Except in Japan, I had never seen a horde of people in a greater rush than these Shanghai residents. If the Japanese subway reminds me of an army of robots programmed to walk at a pace of three meters per second in an orderly fashion, the Chinese metro stations during busy times are like hordes of sheep being chased by wolves.

After a couple days of training, and anxiously observing the habits of those around me, I had learned some metro survival skills — for example, how not to fall in a moving metro without holding onto anything and without looking awkward. I won’t go into a tutorial, but leaning direction, bent knees, feet angle with the ground, and the gravitational position of body weight are all crucial factors. I had learned how to connect to the subway WiFi — a hard task to accomplish without a Chinese phone number. I’ve learned how to fall asleep amid noises and movements. I had learned how to wake up naturally at my destination stop. And most importantly, I had learned how to people-watch.

I saw the high school girl who was late to class, who probably also forgot to do her homework the night before. Why do I know that? She was wearing her high school uniform that said XX高校, and she was on the metro at 9:10 a.m. on a Monday while Chinese high schools usually start at 8:00 or 8:30 a.m.. She was sitting across from me, head down, scribbling as fast as she could over her workbook pages throughout her entire six-stop ride before she hurried off.
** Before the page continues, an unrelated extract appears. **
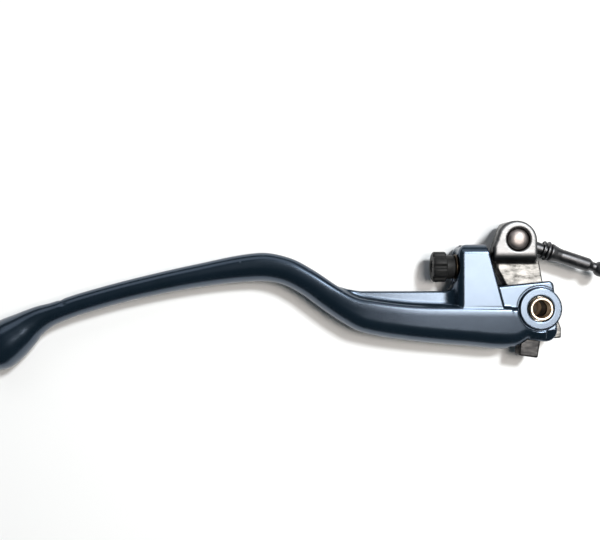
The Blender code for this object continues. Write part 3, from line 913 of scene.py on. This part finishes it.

I saw the tired, sleepy, and perhaps hungover, middle-aged businessman on his way to work. He wore the classic businessman costume: black suit, blue tie, leather shoes. There was a nice looking fountain pen poking out of the suit’s top pocket, with a business card attached. He wore an expensive-looking watch and held a black briefcase. Though his attire and hairstyle stayed sharp, he clearly had some gray scratchy beard all over his face and deep dark circles under his eyes, which I assumed to result from continuous late night overtimes. The hungover part? Well, that’s merely a guess stemming from my understanding of the Chinese business-client culture.

I saw the family on their vacation (on a Wednesday?) — to Shanghai’s Disneyland, I heard. The kid, around five years old, kept asking his dad if he would see Mr. Potato come alive in his kitchen, if Aladdin could marry Belle instead because he didn’t like Jasmine, or if Elsa would choose to build an ice castle for him or shoot him down with her ice bow-and-arrow. The dad endured his questions for a while with babbles (apparently he wasn’t an expert), and when he was about to give up, a sharp bump in the subway sent the boy backwards into his mom. The mom terminated the one-sided conversation by reprimanding her son about how he should sit down properly and hold on to the pole: “How many times do I have to tell you…”  As the boy became more serious, still squirming with excitement, I thought about how so many others (like me) would spend their days working away.

Then I saw a girl sitting right across from me, looking straight into my eyes. I stared her back. She seemed quite tired from the way she sat, slightly hunched over, one arm lying atop the back of the seat. She saw me noticing her sitting position and quickly adjusted her posture to look more composed. She was wearing casual clothing, with a pair of heels to spice up the look a bit. She had her hair draped over one shoulder, and at times braided it just to kill time. She seemed quite bored at first, probably because she sighed at the dark screen of her phone (ah, out-of-battery) and threw it in her purse. But moments later, she started looking attentively at the people around her, eyes shining with a keen interest that I'm all too familiar with — how fun it is to guess everyone's stories-of-the-day!

When she finished, she turned around and stared straight ahead into the black window — we looked into each other's eyes and smiled.